I find most of this rhetoric hilarious - is a rope climb really a "world class obstacle" compared with, say, running up Surebridge? - but the ideas behind them certainly resonate. I see Rundle as a challenge against which I want to test myself.

But the broader question: can orienteering appeal to a broader audience? I don't know that we need to market ourselves as some x-treme activity that demonstrates to all your social media friends how badass you are, but when people think of orienteering, they seem to often imagine boy scouts standing with a compass taking bearings. As opposed to this wicked cool video about orienteering made by Puresive films, "Go Hard or Go Home" featuring the Hubmanns:
https://www.youtube.com/watch?v=FnE-hftGQoU

These are also neat videos, from Oringen 2016 and 2014 (bahaha Jonas Leanderson fixing his hair). The challenge is to get non-orienteers to see this material. I think the short video - maybe 30s-2m - is one approach; it can be embedded on social media, maybe even used as commercials. Static pictures can also be impressive if done well; I'm not sure really.

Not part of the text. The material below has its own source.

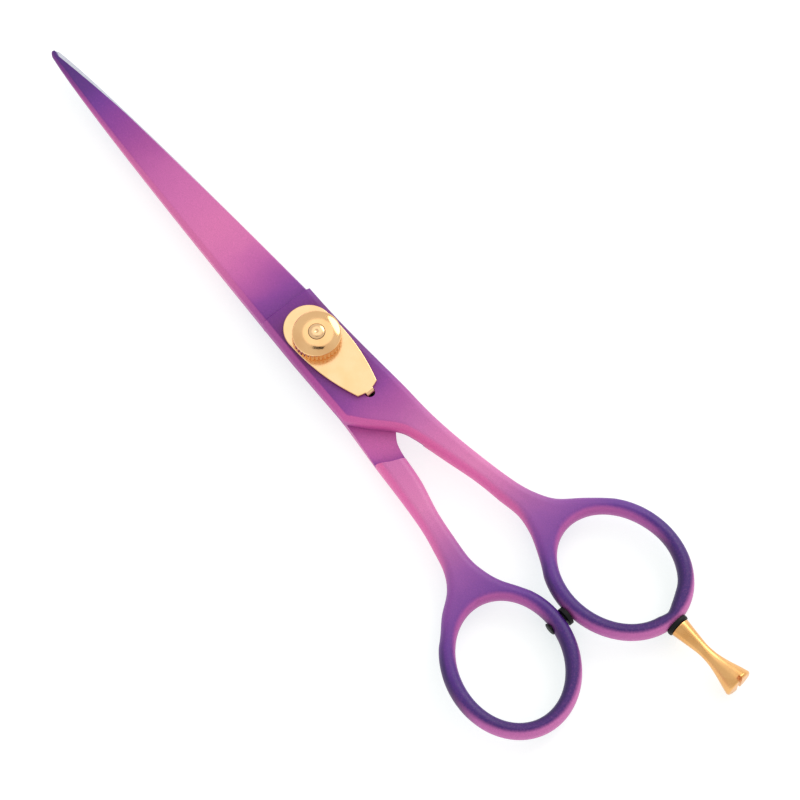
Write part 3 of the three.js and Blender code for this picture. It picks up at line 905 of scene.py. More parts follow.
@dataclass
class HalfPlan:
    """Outline of one half, lying with its inner face down and its ring on the -Y side."""

    ring: Ring
    blade_length: float = 79.2
    back_width: float = 6.05
    taper: float = 0.595
    tip_lead: float = 2.3
    tip_round: float = 1.0
    heel: float = 9.2
    heel_width: float = 5.75
    edge_inset: float = 0.3
    tip_inset: float = 0.48
    trim: float = 0.0
    elbow: float = 15.3
    elbow_width: float = 6.35
    elbow_flare: float = 0.75
    neck: float = 26.0
    neck_offset: float = 1.65
    step: float = 26.6
    step_lean: float = 1.4
    step_bow: float = 0.45
    shank_width: float = 4.3
    shank_end: float = -44.5
    shank_slope: float = 0.7
    shank_swell: float = 0.1
    ring_lead: float = 24.0
    ring_aim: float = 5.2
    ring_entry: float = -33.0
    ring_exit: float = -309.0
    overlap: float = 10.0
    edge_web: Sequence[Sequence[float]] = ((5.7, 1.8), (2.4, -0.3), (-0.4, -3.85))
    back_web: Sequence[Sequence[float]] = ((4.6, 7.05), (0.85, 7.55), (-2.15, 8.6))
    web_root: float = 12.0
    web_share: float = 0.38
    tip_inset_span: tuple[float, float] = (58.0, 79.0)
    tip_merge: float = 1.5
    heel_corner: float = 0.2

    def __post_init__(self) -> None:
        """Work out the smooth edges behind the heel from the ring that they end in."""
        ring, wide, heel = self.ring, self.shank_width, self.heel_width - self.trim
        start = np.array([-self.neck - 1.5, -(self.neck_offset + wide * self.shank_slope)])
        stop = np.array([-ring.reach + self.ring_lead, -ring.offset + self.ring_aim])
        shank = value_curve([
            [-self.elbow, -(self.heel_width + self.elbow_flare - wide / 2)],
            start, (start + stop) / 2 + [0.0, self.shank_swell], stop])
        low, high = (float(shank(-40.0)) + side * wide / 2 for side in (-1, 1))
        self.edge_line = value_curve([
            [self.heel + 2, -heel], [0, -heel], [-self.elbow, -heel - self.elbow_flare],
            [-self.neck, float(shank(-self.neck)) - wide * 0.62], [-40, low], [-48, low - 1.9]])
        self.elbow_line = value_curve([
            [-self.elbow, self.elbow_width], [-self.elbow - 3.3, self.elbow_width - 2.65],
            [-self.elbow - 7.6, -0.2], [-self.neck, -self.neck_offset], [-33, high + 1.7],
            [-40, high], [-48, high - 1.1]])

    def back(self, x: Array) -> Array:
        """Half width to the blade's back: a power of what is left to the tip, then a flare.

        The last stretch closes as a quarter ellipse, which rounds the tip.
        """
        left = 1.0 - np.clip(x, 0.0, self.blade_length) / (self.blade_length + self.tip_lead)
        nose = np.clip((x - self.blade_length) / self.tip_round + 1.0, 0.0, 1.0)
        blade = self.back_width * left**self.taper * np.sqrt(1.0 - nose**2)
        flare = self.back_width - (self.elbow_width - self.back_width) * x / self.elbow
        return np.where(x >= 0.0, blade, flare)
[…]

To make it more concrete, what could we do for $50,000? Ideas:
1. Hire Puresive Films or some equivalent to take enough video footage in Harriman (e.g.) or at an event with suitable fast, photogenic people to make a few ads. Market these videos and materials heavily.

2. Concerted ad campaign - these short videos, posters of people bashing through the woods (or something), inspirational messages about conquering your fears or whatever. Seriously, who would pay $90 to jump through mud and hop over slightly burning wood when you could run around in Pawtuckaway or Harriman?

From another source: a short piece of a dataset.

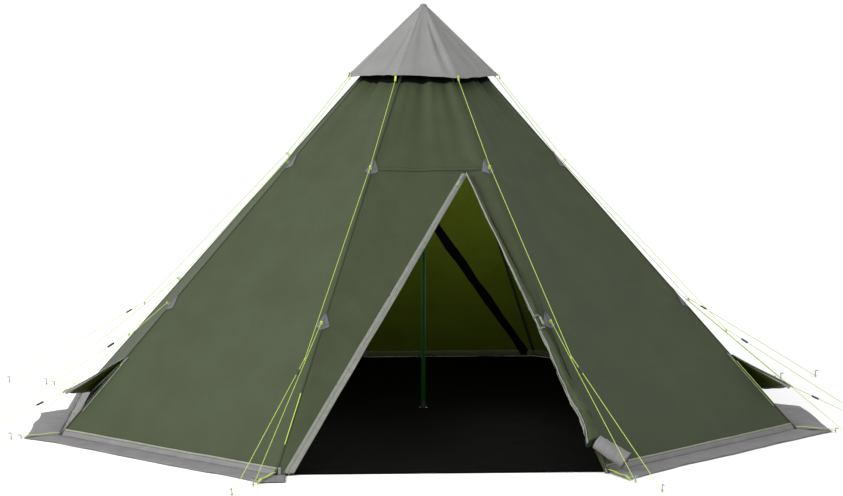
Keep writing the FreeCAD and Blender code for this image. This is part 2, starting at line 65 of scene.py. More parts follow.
tent = {
    "sides": 8,
    "acrossFlats": 4.34,
    "wallApex": 2.495,      # where the eight walls would meet
    "throatZ": 2.14,        # top of the wall cloth
    "meshTopZ": 2.425,
    "groundGap": 0.001,
    "clothThick": 0.0012,
}
front, right, back, left = 0, 2, 4, 6
cornerSides = (1, 3, 5, 7)
seamNames = ("FrontRight", "RightFront", "RightBack", "BackRight",
             "BackLeft", "LeftBack", "LeftFront", "FrontLeft")
nodeNames = ("front_right", "right_front", "right_back", "back_right",
             "back_left", "left_back", "left_front", "front_left")

halfSide = math.pi / tent["sides"]
apothem = tent["acrossFlats"] / 2
cornerRadius = apothem / math.cos(halfSide)
wallSlope = (tent["wallApex"], apothem / tent["wallApex"])
slantRatio = math.hypot(1.0, wallSlope[1])
up = Vector((0, 0, 1))


def halfWidth(z, slope=wallSlope):
    return slope[1] * (slope[0] - z) * math.tan(halfSide)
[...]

3. Accessibility: people need to have events to go to. Billygoat, Highlander, Traverse, national meets are all amazing, but they're relatively difficult for total neophytes to access. There is, however, this neat format of the urban sprint or city race (London, Venice) that is extremely accessible and doesn't require much special training. The Spartan races have 4 distances - 3 mile, 8 mile, 13 mile, and 26 mile, and the finishers were inversely correlated to distance. In 2014, 65% of the finishes were on sprints. Imagine a national series of city races and sprint festivals all around the country. It's a short jump from sprint to park to forest.